WHAT IS BEING ASKED =
Please repeat, exactly and with nothing added, the lines running from the line that contains "flat_plate(bottom_flange_width, bottom_flange_thickness, 0))" to the line that contains "obj.data.transform(world)", both lines included.

RECORDED INFORMATION =
________________________________________
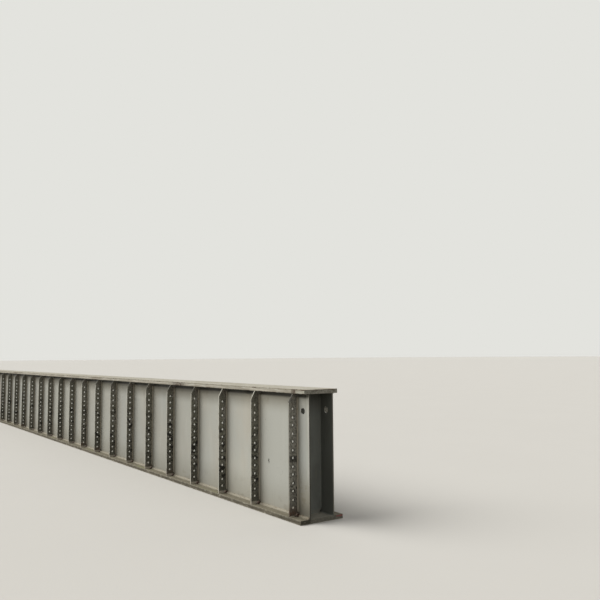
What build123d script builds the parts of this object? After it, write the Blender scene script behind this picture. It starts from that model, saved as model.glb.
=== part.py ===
"""Welded steel box plate girder with two webs and drilled stiffeners, in millimetres.

The girder stands upright on its bottom flange. Its origin is the middle of that flange's
underside, +X runs along the girder, -Y is its front and +Z is up. Front and back are alike,
so cross girders can be bolted to either side.
"""

from build123d import *
import math
import os

# Driving dimensions, in millimetres

# Stiffener stations, as many as fit along the girder
length = 24500.0
station_pitch = 670.0
least_end_panel = 150.0      # from the girder's end to its first station

# Plates of the box
web_depth = 1120.0           # clear height between the flanges
web_thickness = 12.0
box_width = 280.0            # over the outer faces of both webs
bottom_flange_width = 480.0
bottom_flange_thickness = 40.0
top_flange_width = 380.0
top_flange_thickness = 40.0

# Stiffeners
stiffener_width = 95.0       # how far a stiffener stands out from its web
stiffener_thickness = 14.0
clip_height = 80.0           # height of the clipped top outer corner
scallop_radius = 30.0        # quarter circles that clear the long welds

# Column of bolt holes in each stiffener
bolt_hole_radius = 12.0
bolt_hole_edge = 45.0        # from the stiffener's outer edge to the column
first_hole_drop = 140.0      # from the top flange to the first hole
long_step = 80.0             # the steps down the column take turns: long, short, long
short_step = 70.0
lowest_hole_rise = 60.0      # least height of the last hole over the bottom flange

# Lifting holes through both webs, halfway between each end and its first station
lifting_hole_radius = 30.0
lifting_hole_drop = 160.0    # from the top flange

# Diaphragms inside the box
diaphragm_thickness = 12.0
panels_per_diaphragm = 6
diaphragm_corner = 30.0      # corners cut off to clear the long welds

# Sizes that follow

panel_count = math.floor((length - 2 * least_end_panel) / station_pitch)
end_panel = (length - panel_count * station_pitch) / 2
flange_top_face = bottom_flange_thickness
flange_under_face = flange_top_face + web_depth
box_half = box_width / 2
top_overhang = (top_flange_width - box_width) / 2
inner_width = box_width - 2 * web_thickness
bolt_hole_gauge = stiffener_width - bolt_hole_edge
lifting_hole_place = length / 2 - end_panel / 2
step_pair = long_step + short_step
step_pairs = math.floor((web_depth - first_hole_drop - lowest_hole_rise) / step_pair)


def station_places():
    """X of each stiffener station, from the -X end to the +X end."""
    first = end_panel - length / 2
    return [first + number * station_pitch for number in range(panel_count + 1)]


def bolt_hole_heights():
    """Z of each bolt hole, from the highest down, by turns a long and a short step apart."""
    highest = flange_under_face - first_hole_drop
    heights = [highest]
    for pair in range(step_pairs):
        pair_top = highest - pair * step_pair
        heights.append(pair_top - long_step)
        heights.append(pair_top - step_pair)
    return heights


def flat_plate(width, thickness, underside):
    """A plate as long as the girder that lies level, centred across it."""
    plate = Box(length, width, thickness, align=(Align.CENTER, Align.CENTER, Align.MIN))
    return Pos(0, 0, underside) * plate


def web_plate(side):
    """One upright web between the flanges, with its two lifting holes.

    side is -1 for the front web and +1 for the back one.
    """
    middle = side * (box_half - web_thickness / 2)
    upright = Plane(origin=(0, middle, flange_top_face), x_dir=(1, 0, 0), z_dir=(0, -1, 0))
    hole_height = web_depth - lifting_hole_drop
    outline = Rectangle(length, web_depth, align=(Align.CENTER, Align.MIN))
    holes = Locations((-lifting_hole_place, hole_height), (lifting_hole_place, hole_height))
    outline -= holes * Circle(lifting_hole_radius)
    return extrude(upright * outline, amount=web_thickness / 2, both=True)


def stiffener_outline():
    """Outline of a stiffener, out from its web and up from the bottom flange.

    It is a rectangle with quarter circles cut from its two corners at the web and one column
    of bolt holes. Where it stands out past the top flange, its corner there is clipped, down
    from the flange's edge.
    """
    corners = [(0, web_depth), (0, 0), (stiffener_width, 0)]
    if stiffener_width > top_overhang:
        corners += [(stiffener_width, web_depth - clip_height), (top_overhang, web_depth)]
    else:
        corners += [(stiffener_width, web_depth)]
    bolt_holes = [(bolt_hole_gauge, height - flange_top_face) for height in bolt_hole_heights()]
    outline = make_face(Polyline(corners, close=True))
    outline -= Locations((0, 0), (0, web_depth)) * Circle(scallop_radius)
    return outline - Locations(*bolt_holes) * Circle(bolt_hole_radius)


def stiffener(side):
    """A drilled stiffener on the outer face of one web, halfway along the girder.

    side is -1 for the front web and +1 for the back one.
    """
    foot = (0, side * box_half, flange_top_face)
    upright = Plane(origin=foot, x_dir=(0, side, 0), z_dir=(side, 0, 0))
    return extrude(upright * stiffener_outline(), amount=stiffener_thickness / 2, both=True)


def diaphragm():
    """An upright plate that fills the box between webs and flanges, its corners cut off."""
    centre = (0, 0, flange_top_face + web_depth / 2)
    upright = Plane(origin=centre, x_dir=(0, 1, 0), z_dir=(1, 0, 0))
    outline = Rectangle(inner_width, web_depth)
    outline = chamfer(outline.vertices(), diaphragm_corner)
    return extrude(upright * outline, amount=diaphragm_thickness / 2, both=True)


def save(name, *solids):
    """Write the solids of one named piece to its own file."""
    piece = solids[0] if len(solids) == 1 else Compound(children=list(solids))
    piece.label = name
    export_step(piece, f"parts/{name}.step")


def main():
    os.makedirs("parts", exist_ok=True)

    save("bottom_flange", flat_plate(bottom_flange_width, bottom_flange_thickness, 0))
    save("top_flange", flat_plate(top_flange_width, top_flange_thickness, flange_under_face))
    save("front_web", web_plate(-1))
    save("back_web", web_plate(+1))

    front_stiffener = stiffener(-1)
    back_stiffener = stiffener(+1)
    inner_plate = diaphragm()
    diaphragm_number = 0
    for number, place in enumerate(station_places()):
        front = Pos(place, 0, 0) * front_stiffener
        back = Pos(place, 0, 0) * back_stiffener
        save(f"stiffener_pair_{number + 1:02d}", front, back)
        if number % panels_per_diaphragm == 0 or number == panel_count:
            diaphragm_number += 1
            save(f"diaphragm_{diaphragm_number:02d}", Pos(place, 0, 0) * inner_plate)


main()
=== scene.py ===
"""Looks of a welded steel box plate girder: weathered paint, weld beads, stage, light and camera.

Sizes are in metres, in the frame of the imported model: +X runs along the girder, -Y is its front
and +Z is up.
"""

import math
from types import SimpleNamespace

import bpy
import numpy as np
from mathutils import Matrix, Vector


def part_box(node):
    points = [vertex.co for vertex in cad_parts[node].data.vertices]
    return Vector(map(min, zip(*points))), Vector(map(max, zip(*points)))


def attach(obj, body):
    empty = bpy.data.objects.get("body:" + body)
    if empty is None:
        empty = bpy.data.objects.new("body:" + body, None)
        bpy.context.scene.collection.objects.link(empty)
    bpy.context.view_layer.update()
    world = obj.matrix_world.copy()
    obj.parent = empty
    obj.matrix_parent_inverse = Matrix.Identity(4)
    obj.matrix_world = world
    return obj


bl_info = {
    "name": "Steel box girder looks",
    "version": (1, 0, 0),
    "blender": (4, 5, 0),
    "location": "View3D > Sidebar > Girder",
    "description": "Weathered paint, weld beads, stage, light and camera for a steel box plate girder",
    "category": "Object",
}

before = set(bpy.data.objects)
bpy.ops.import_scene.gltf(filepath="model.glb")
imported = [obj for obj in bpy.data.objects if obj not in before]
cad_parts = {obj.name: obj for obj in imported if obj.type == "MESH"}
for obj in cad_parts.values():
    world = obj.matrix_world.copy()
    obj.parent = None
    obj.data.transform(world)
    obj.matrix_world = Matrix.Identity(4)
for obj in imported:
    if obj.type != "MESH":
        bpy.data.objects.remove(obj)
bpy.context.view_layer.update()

BODY = "root"
OUTER_SIDES = (("front", -1), ("back", 1))            # each with its way along Y
MILLIMETRE = 0.001
PAINT_IOR = 1.5
SHOWING_RAYS = ("Camera", "Glossy", "Transmission")   # rays that see the pale floor and backdrop

# Parts of a stiffener that have their own paint
CLIP = 0.080                 # height of the clipped corner
HIGHEST_HOLE = 1.020         # Z of the highest bolt hole
LONG_STEP = 0.080            # between the first hole and the second
HOLE_PAIR = 0.150            # a long and a short step
HOLE_ASIDE = 0.190           # from the girder's middle plane

# Depths under a face between which the paint of that face alone fades in
UNDER_FACE = 0.0015
AT_FACE = 0.0005

# Marks that the photograph shows, by their place on the girder
SCRATCH = (11.574, 0.481)    # X and Z on the front web
NOTCH = 12.072               # X of the rusty break in the top flange's front edge
NOTCH_HALF = 0.033           # half of its length
STAIN = 9.613                # X of a brown stain on the same edge
GREASE_MARK = 0.560          # Z of a black blot on the +X end's stiffeners
DAUB = (0.200, 0.030)        # Y and Z on the bottom flange's +X end

# Where the paint changes away from the ends, from none to all, as distances from the middle
# Away from the ends the webs get more painted shade under the top flange, and a little more dirt at
# the foot
DIRTIER_AND_SHADIER_WEBS = (11.45, 10.90)
# The webs turn duller away from the ends, partly weathering and partly painted shadow
DULLER_AND_SHADED_WEBS = (11.1, 9.7)
DARKER_CLIPS = (10.6, 10.2)

# Where the grease on the stiffeners sets in from above and from below, from none to all, as Z
GREASE_HEAD = (0.84, 0.66)
GREASE_FOOT = (0.10, 0.24)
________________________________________
RESULT BELOW =
    save("bottom_flange", flat_plate(bottom_flange_width, bottom_flange_thickness, 0))
    save("top_flange", flat_plate(top_flange_width, top_flange_thickness, flange_under_face))
    save("front_web", web_plate(-1))
    save("back_web", web_plate(+1))

    front_stiffener = stiffener(-1)
    back_stiffener = stiffener(+1)
    inner_plate = diaphragm()
    diaphragm_number = 0
    for number, place in enumerate(station_places()):
        front = Pos(place, 0, 0) * front_stiffener
        back = Pos(place, 0, 0) * back_stiffener
        save(f"stiffener_pair_{number + 1:02d}", front, back)
        if number % panels_per_diaphragm == 0 or number == panel_count:
            diaphragm_number += 1
            save(f"diaphragm_{diaphragm_number:02d}", Pos(place, 0, 0) * inner_plate)


main()
=== scene.py ===
"""Looks of a welded steel box plate girder: weathered paint, weld beads, stage, light and camera.

Sizes are in metres, in the frame of the imported model: +X runs along the girder, -Y is its front
and +Z is up.
"""

import math
from types import SimpleNamespace

import bpy
import numpy as np
from mathutils import Matrix, Vector


def part_box(node):
    points = [vertex.co for vertex in cad_parts[node].data.vertices]
    return Vector(map(min, zip(*points))), Vector(map(max, zip(*points)))


def attach(obj, body):
    empty = bpy.data.objects.get("body:" + body)
    if empty is None:
        empty = bpy.data.objects.new("body:" + body, None)
        bpy.context.scene.collection.objects.link(empty)
    bpy.context.view_layer.update()
    world = obj.matrix_world.copy()
    obj.parent = empty
    obj.matrix_parent_inverse = Matrix.Identity(4)
    obj.matrix_world = world
    return obj


bl_info = {
    "name": "Steel box girder looks",
    "version": (1, 0, 0),
    "blender": (4, 5, 0),
    "location": "View3D > Sidebar > Girder",
    "description": "Weathered paint, weld beads, stage, light and camera for a steel box plate girder",
    "category": "Object",
}

before = set(bpy.data.objects)
bpy.ops.import_scene.gltf(filepath="model.glb")
imported = [obj for obj in bpy.data.objects if obj not in before]
cad_parts = {obj.name: obj for obj in imported if obj.type == "MESH"}
for obj in cad_parts.values():
    world = obj.matrix_world.copy()
    obj.parent = None
    obj.data.transform(world)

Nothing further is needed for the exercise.